Tuesday, December 5, 2017

GIT Branching Model

Idea Extracted from this website as I had the liberty to learn from it and apply it to my personal projects as well as in some of the organizations I work for.

The details are summarized as follows:


Overall picture:




Main branches:

  • MASTER 
  • DEVELOP


We consider origin/master to be the main branch where the source code of HEAD always reflects a production-ready state

We consider origin/develop to be the main branch where the source code of HEAD always reflects a state with the latest delivered development changes for the next release. Some would call this the “integration branch”. This is where any automatic nightly builds are built from

When the source code in the develop branch reaches a stable point and is ready to be released, all of the changes should be merged back into master somehow and then tagged with a release number.

Other Branches

  • Feature branches
  • Release branches
  • Hotfix branches


Unlike the main branches, these branches always have a limited life time, since they will be removed eventually.

Feature:
May branch off from: develop Must merge back into: develop

Finished features may be merged into the develop branch to definitely add them to the upcoming release.

Release:
May branch off from: develop Must merge back into: develop and master
It is exactly at the start of a release branch that the upcoming release gets assigned a version number—not any earlier.
This new branch may exist there for a while, until the release may be rolled out definitely.
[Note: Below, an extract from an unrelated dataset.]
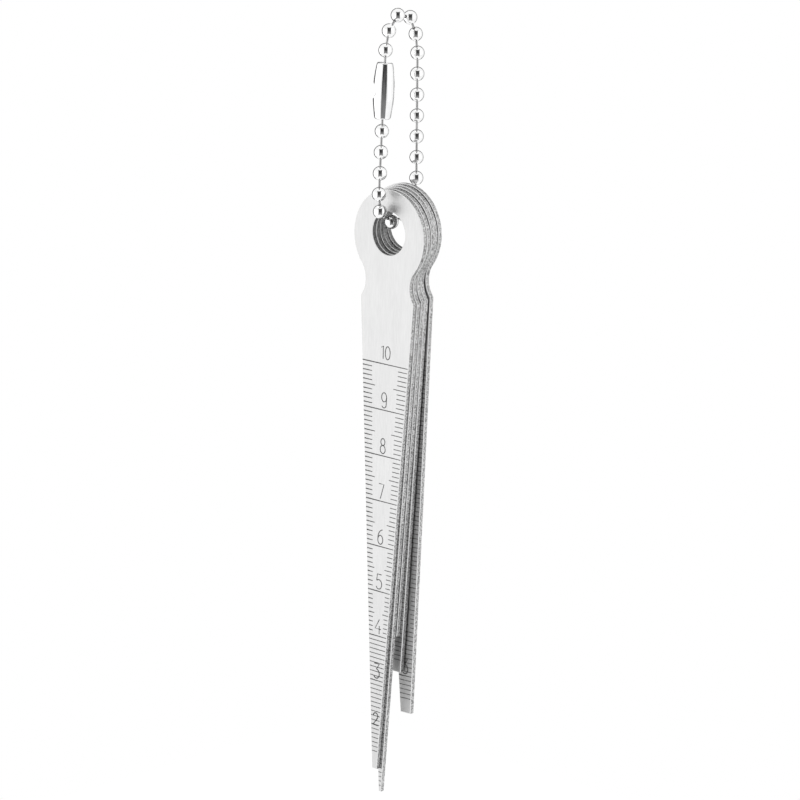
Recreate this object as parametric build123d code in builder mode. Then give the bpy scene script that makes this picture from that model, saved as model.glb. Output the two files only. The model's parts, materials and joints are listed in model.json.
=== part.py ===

During that time, bug fixes may be applied in this branch (rather than on the develop branch).

When the state of the release branch is ready to become a real release, some actions need to be carried out. First, the release branch is merged into master (since every commit on master is a new release by definition, remember). Next, that commit on master must be tagged for easy future reference to this historical version

Finally, the changes made on the release branch need to be merged back into develop, so that future releases also contain these bug fixes.

Hotfix:
May branch off from: master Must merge back into: develop and master

When finished, the bugfix needs to be merged back into master, but also needs to be merged back into develop, in order to safeguard that the bugfix is included in the next release as well.